A little history.... before the Reatta division became involved, the BCA had one set of judging forms.......for older cars. What we needed was a form for newer cars, so the Modern car judging form was created. 99% of the credit goes to Stan Leslie, for anyone that has not met Stan, let me say he is well qualified. Stan was at the time working for GM Power Train and ownes two nice '91's, a coupe and convertible.

He used the old judging form as a starting point and made the required changes to specifically address Reatta judging (it is now used for many Buick judging classes)

Stan consulted many Reatta owners that had low mileage original cars to obtain their input on many of the judging areas.

Once it had been reviewed by several Reatta owners, it was submitted to the BCA head judge for his approval/changes, then finally it was approved by the BCA Board and became an official judging form.

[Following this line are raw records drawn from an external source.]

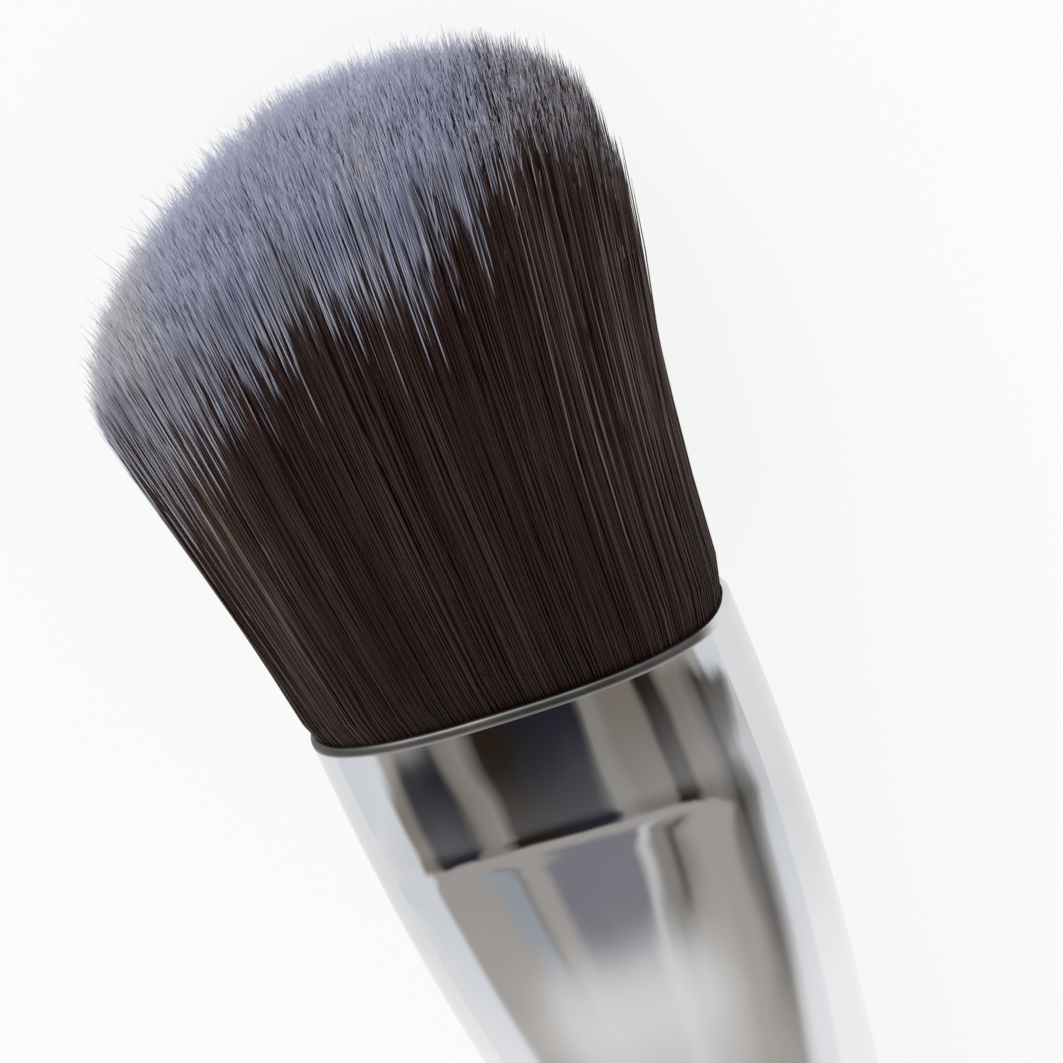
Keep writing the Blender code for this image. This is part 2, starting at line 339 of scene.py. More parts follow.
def past_bend(distance):
    """The distance past a bend, nothing before it, with the corner rounded over LAND_BEND."""
    rounded = (distance + LAND_BEND) ** 2 / (4.0 * LAND_BEND)
    return np.where(distance < -LAND_BEND, 0.0, np.where(distance < LAND_BEND, rounded, distance))


def thickness_share(x):
    """The wide faces are pressed parallel over the land, then rise straight to the sleeve's height."""
    return (past_bend(-x - LAND_LENGTH) - past_bend(-x - LAND_LENGTH - RISE_LENGTH)) / RISE_LENGTH


def ferrule_points(x, angle, inward):
    """Points of the ferrule's surface at stations x and angles round it, offset inward by a wall."""
    share = width_share(x)
    pressed = crimp_depth(x) + inward
    half_width = mix(MOUTH_HALF_WIDTH, SLEEVE_RADIUS, share) - pressed
    half_height = mix(MOUTH_HALF_THICKNESS, SLEEVE_RADIUS, thickness_share(x)) - pressed
    exponent = 2.0 / mix(MOUTH_SQUARENESS, 2.0, share)
    y = half_width * signed_power(np.cos(angle), exponent)
    z = half_height * signed_power(np.sin(angle), exponent)
    return np.stack(np.broadcast_arrays(x, y, z), axis=-1)


def build_ferrule(metal):
    """The drawn tube: outer skin, rolled lip and bore, joined round the sleeve's end."""
    lip_radius = LIP_THICKNESS / 2
    bore_start = -LIP_LENGTH - (LIP_THICKNESS - FERRULE_WALL)
    outer = np.linspace(-FERRULE_LENGTH, -lip_radius, FERRULE_STEPS)
    turn = np.linspace(0.0, math.pi, LIP_STEPS)[1:]
    inner = np.linspace(bore_start, -FERRULE_LENGTH, BORE_STEPS)
    x = np.concatenate([outer, -lip_radius * (1.0 - np.sin(turn)), [-LIP_LENGTH], inner])
    inward = np.concatenate([
        np.zeros(len(outer)),
        lip_radius * (1.0 - np.cos(turn)),
        [LIP_THICKNESS],
        np.full(len(inner), FERRULE_WALL),
    ])
    angle = math.tau * (np.arange(FERRULE_SIDES) + 0.5) / FERRULE_SIDES
    points = ferrule_points(x[:, None], angle[None, :], inward[:, None]).reshape(-1, 3)
    return mesh_object("ferrule_tube", points, ring_skin(len(x), FERRULE_SIDES, True)[:, ::-1], metal)


def handle_radius(behind):
    """Radius of the handle at a distance behind its shoulder."""
    swell = mix(SHOULDER_RADIUS, BELLY_RADIUS, smoothstep(behind / BELLY_PLACE))
    share = np.clip((behind - BELLY_PLACE) / (HANDLE_LENGTH - TAIL_ROUND - BELLY_PLACE), 0.0, 1.0)
    fall = 1.0 - np.cos(np.pi / 2 * share)
    return np.where(behind < BELLY_PLACE, swell, mix(BELLY_RADIUS, TAIL_RADIUS, fall**TAIL_EXPONENT))


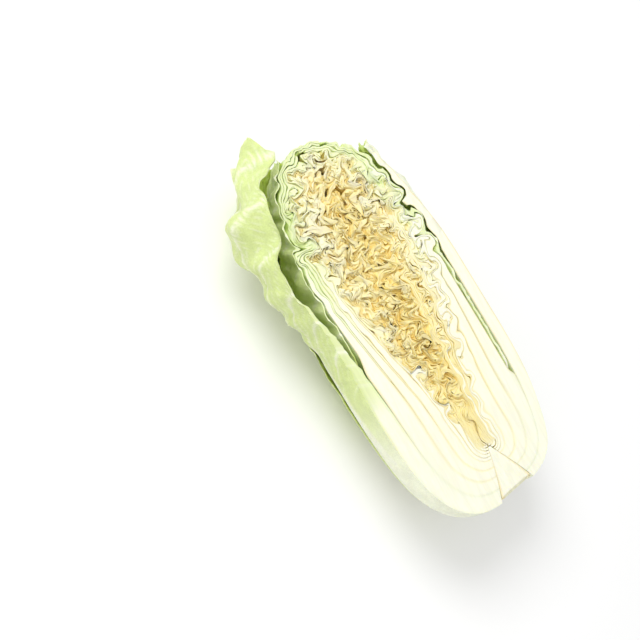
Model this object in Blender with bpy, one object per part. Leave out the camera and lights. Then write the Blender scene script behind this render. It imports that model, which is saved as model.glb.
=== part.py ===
"""Half of a napa cabbage, cut lengthwise through its core and lying on its round back, cut side up.

The head is a nest of leaves. Three numbers place a point in it:
  scale    1 on the outside of the head, 0 on its axis
  along    0 where the leaves leave the core, 1 at the top of the head
  azimuth  the turn about the axis in degrees: 180 is the left edge of the cut, 270 the underside
           and 360 the right edge of the cut
Each leaf keeps to its own layer, a range of scale, so that neighbours never meet.
+Y runs from the butt to the top of the head, and the cut faces +Z.
"""

import math

import bmesh
import bpy
import numpy as np

# The head, in metres
HEAD_RADIUS = 0.067
HEAD_DEPTH = 0.0655
HEAD_LENGTH = 0.285
WIDEST_AT = 0.148
BUTT_SQUARENESS = 3.5
TOP_SQUARENESS = 2.5
SIDE_FULLNESS = 0.80
AXIS_LEAN = 0.0065
# How much higher the butt sits for each metre to the right, and up to which height
BUTT_SLANT = 0.19
SLANT_REACH = 0.12
FLAT_SPOT = 0.0015

# The core that every leaf grows from
CORE_RADIUS = 0.017
CORE_HEIGHT = 0.038
CORE_OFFSET = 0.007
CORE_OFFSET_REACH = 0.063
CORE_RINGS = np.linspace(0.06, 0.97, 5)
CORE_GAP = 0.0004
BUTT_GAP = 0.0006
BUTT_SHRINK = 0.55
BUTT_DIP = 0.0016

# Leaf thicknesses and gaps, as shares of the head's radius
GAP = 0.014
BLADE = 0.020
LEAF_BAND = 0.075
BACK_STALK_BAND = 0.110
BACK_LEAF_BAND = 0.050
UNDER_BAND = 0.055
THIN_BAND = 0.010
AXIS_SCALE = 0.015
HEART_LAYERS = 5

# How far the top of the nest comes down towards its axis, as a share of the height above the core
TOP_DROP = 0.22
# Where the leaf tips meet is moved above this share of the way along, by each leaf's slide
SLIDE_FROM = 0.72

# The layers of the nest, from the outside in
BACK_OUTER, WRAPPER, BACK_INNER, SIDE_2, SIDE_3, SIDE_4, HEART = range(7)

# How much thicker the white stalks are than the leaves above them, on each side of the cut
LEFT_STALKS = {WRAPPER: 0.160, SIDE_2: 0.115, SIDE_3: 0.085, SIDE_4: 0.060}
RIGHT_STALKS = {WRAPPER: 0.085, SIDE_2: 0.120, SIDE_3: 0.120, SIDE_4: 0.095}

# The wrappers' free tops, at these angles from the cut: where along the head the leaf ends, and how far
# it opens. The left one also folds its edge in over the cut, by this rise and reach in metres.
TOP_ANGLES = (0.0, 8.0, 24.0, 34.0, 41.5, 85.0)
LEFT_ENDS = (0.800, 0.865, 0.805, 0.790, 0.780, 0.760)
LEFT_OPENS = (0.85, 1.00, 0.95, 0.60, 0.0, 0.0)
RIGHT_ENDS = (0.905, 0.885, 0.850, 0.830, 0.820, 0.800)
RIGHT_OPENS = (0.0, 0.45, 1.00, 0.50, 0.0, 0.0)
FOLD_RISE = 0.010
FOLD_REACH = 0.010

# Grid steps of the leaf surfaces. Leaves share their rows, so that neighbours bend alike.
LAST_ROW = 0.99
ROWS_AT_CORE = 8
ROWS_AT_STALK = 4
ROWS_IN_BLADE = 14
ROWS_IN_HEART = 25
SIDE_COLUMNS = 6
HEART_COLUMNS = 4

LEFT_CUT, UNDERSIDE, RIGHT_CUT = 180.0, 270.0, 360.0

# Where the two leaves of a pair meet on the underside, in degrees, and how far the heart's tips move
SEAM_GAP = 3.0
HEART_SEAM_GAP = 8.0
HEART_SLIDE = 0.007

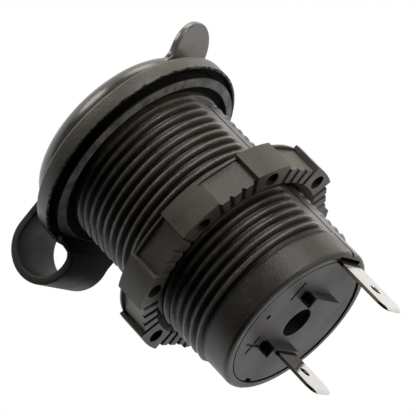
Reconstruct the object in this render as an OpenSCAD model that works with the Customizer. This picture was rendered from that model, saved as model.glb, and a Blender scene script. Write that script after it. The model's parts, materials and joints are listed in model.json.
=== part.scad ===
// Panel-mount 12 volt power socket with a tethered rubber cap and a ring nut.
// The panel seats at Z = 0, the cap faces +Z and the blade terminals point to -Z.
// The ground terminal and the cap's pull tab lie on +X, the strap on -X.

/* [Threaded body] */
// Wall of the body between the contact shell and the thread's root
body_wall = 2.35; // [2:0.05:3]
// Distance from one thread crest to the next
thread_pitch = 1.65; // [1.4:0.05:2]
// Height of the thread, crest to root
thread_depth = 0.8; // [0.5:0.05:0.9]
// Width of the flat top of one crest
crest_width = 0.5; // [0.3:0.05:0.6]
// Plain neck behind the panel seat, before the first groove
neck_length = 1.2; // [0.8:0.1:2]
// Distance from the panel seat to the end of the thread
thread_length = 31.6; // [29:0.1:36]
// Length of the plain collar behind the thread
collar_length = 5; // [4:0.1:8]
// Rounding of the collar's rear edge
collar_round = 0.9; // [0.4:0.1:1.1]
// Depth of the two mould flats along the thread
flat_depth = 0.62; // [0.3:0.02:0.7]

/* [Flange] */
// How far the front flange stands out past the thread
flange_overhang = 4.4; // [3.8:0.05:5.5]
// Thickness of the front flange
flange_thickness = 2.6; // [2:0.1:4]
// Rounding of the flange's front edge
flange_round = 0.35; // [0.1:0.05:0.6]
// Wall left at the flange's edge by the channel behind it
flange_rim = 0.45; // [0.3:0.05:0.8]
// Width of the channel behind the flange
channel_width = 1.6; // [1:0.1:1.9]
// Depth of the channel behind the flange
channel_depth = 1.7; // [0.5:0.1:1.8]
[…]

If anyone has objections, corrections, or strong opinions they should be submitted to the head BCA judge (Alan Oldfield) and he will address your issues. The Reatta judging form is not controlled by the Reatta division.

On the tan cloth convertible tops....there is no factory documentation (that has been found) that indicates tan cloth was ever offered, so until someone comes forth with that information, tan cloth is not considered original.

On changing the side molding from black to body color or visa-versa. That would not be a point deduction unless it was done poorly. The judges do not look at the Service Parts Label to verify that a car was made with black or painted side molding, just as they would not know if a car came with a CD player or had it added.

On the judging form, there are line items like BATTERY and a point value is given...since I do not have a judging form with me lets say the battery and its hold down are worth a total of 5 points...... the battery and hold down would need to be completely missing for the judge to deduct all 5 points, so there is some discression on how they are assessed but not a great amount. As I recall, if it is not a Delco then most judges would deduct 1 point, if the terminals/connectors were missing/damaged that would probably be 1 point or 1 point each and the same with the hold down.

Finally.....it is obvious there are people on this forum that don't care about the 400 point judging and they seem obligated to tell all of us their opinion. I know lots of Reatta owners that will never enter their car to be judged but they still love their Reatta.